Custom products are manufactured according to the specifications of the customer (hereinafter "Customer") and are by definition unique and non-standard.

Art. 2 – Conclusion of the agreement

An order for custom products is only binding after:

  • written confirmation by the Seller, and

  • payment of the agreed advance.

From this moment, the production process begins.

Art. 3 – Advance and payment

For custom products, an advance of at least 50% is required, unless otherwise agreed in writing.

This advance is definitively acquired by the Seller and isnon-refundable, regardless of the reason for cancellation by the Customer.

Art. 4 – Cancellation

Given the personalised nature of the Custom Products:

  • no free cancellation is possible;

  • the Customer cannot unilaterally cancel the order after confirmation.

In the event of cancellation by the Customer:

  • the paid advance remains fully retained by the Seller;

  • the Seller reserves the right to claim additional compensation if the actual damage incurred is higher.

This provision is in accordance with article VI.53 of the Economic Law Code (exclusion of the right of withdrawal for personalised goods).

Art. 5 – Right of withdrawal (consumers)

The Customer expressly acknowledges that they have no right of withdrawal for Custom Products, as these are manufactured according to their specifications and are clearly personalised, in accordance with article VI.53 ELC.

Art. 6 – Approval by the Customer

The Customer is responsible for checking and approving in writing, among other things:

  • designs

  • labels

  • texts

  • colours

  • technical specifications

After this approval, the Seller cannot be held liable for errors, deviations or imperfections arising from the approved elements.

Art. 7 – Colour and material deviations

The Customer acknowledges and accepts that minor deviations may occur in the production of Custom Products, including but not limited to:

  • colour differences between digital designs and the final product

  • variations in colour intensity, shade or finish

  • differences between production batches

  • deviations caused by materials, raw materials or production processes

Such deviations:

  • are considered normal and acceptable within the industry;

  • do not detract from the conformity of the product.

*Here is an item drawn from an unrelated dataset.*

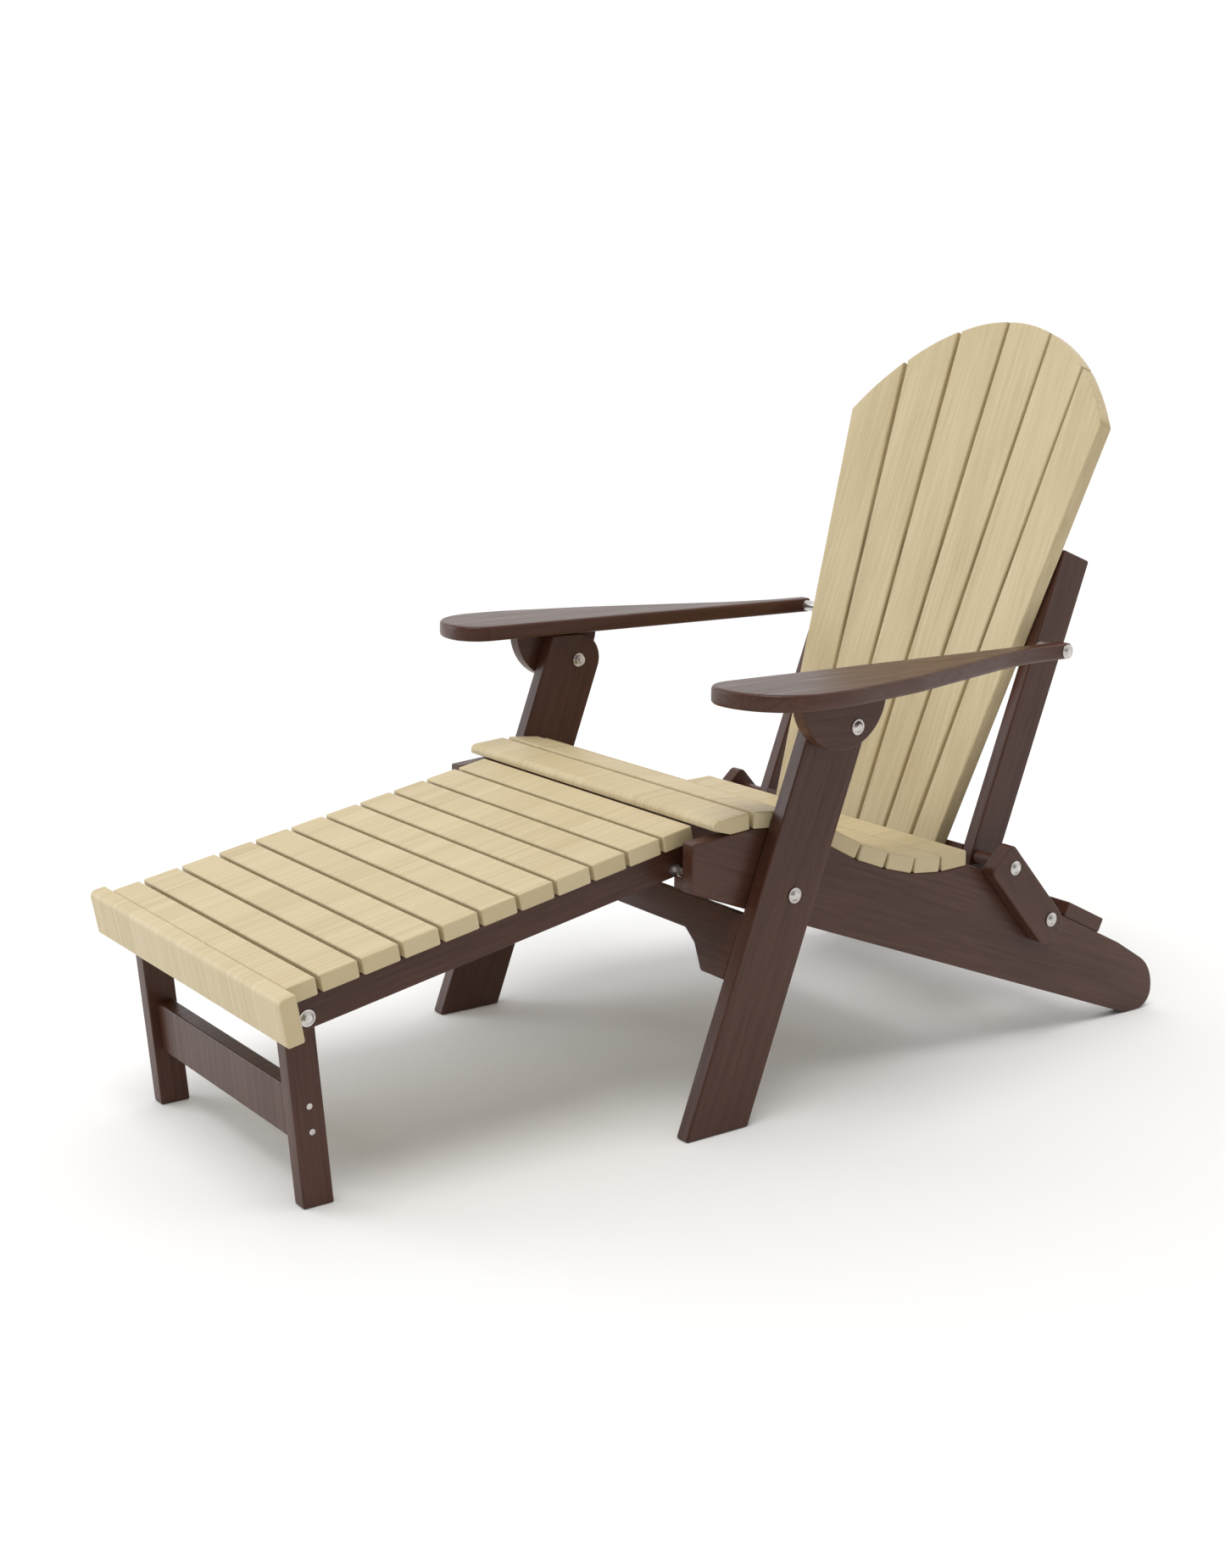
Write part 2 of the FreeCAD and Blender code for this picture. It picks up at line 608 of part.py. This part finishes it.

These deviations cannot give rise to:

  • refusal of delivery

  • price reduction

  • compensation

  • termination of the agreement

Art. 8 – Liability

The Seller is not liable for:

  • errors in files, designs or information provided by the Customer;

  • subjective expectations of the Customer;

  • normal and technically unavoidable deviations as referred to in article 7.

Except in cases of intent or gross negligence, the Seller's liability in all cases is limited to the value of the relevant order.

Art. 9 – Delivery and deadlines

Delivery times for custom work are indicative and depend on, among other things:

  • production capacity

  • availability of raw materials

  • timely approval by the Customer

Exceeding the delivery period does not entitle to cancellation or compensation.

Art. 10 – Intellectual property

The Customer guarantees that all provided designs, logos, and texts do not infringe on third-party rights.

The Customer fully indemnifies the Seller against all claims from third parties arising from this.

Art. 11 – Legal compliance and product responsibility

The Customer is solely responsible for complying with all applicable laws and regulations regarding the marketing of the Custom Products under its name or brand.

This includes, among other things:

  • correct product registration with competent authorities

  • creating and registering a UFI code (Unique Formula Identifier) if applicable

  • making notifications under the Poison Centres Notification (PCN)

  • correct labelling in accordance with the CLP regulation

  • providing safety data sheets (SDS) if required

The Customer is considered the responsible market participant (such as manufacturer, importer, or distributor) within the meaning of the applicable legislation.

The Seller cannot be held liable for:

  • non-compliance with legal obligations by the Customer

  • incorrect or incomplete declarations

  • any damage, fines, or sanctions arising from this

The Customer fully indemnifies the Seller for all claims from third parties and/or authorities in this context.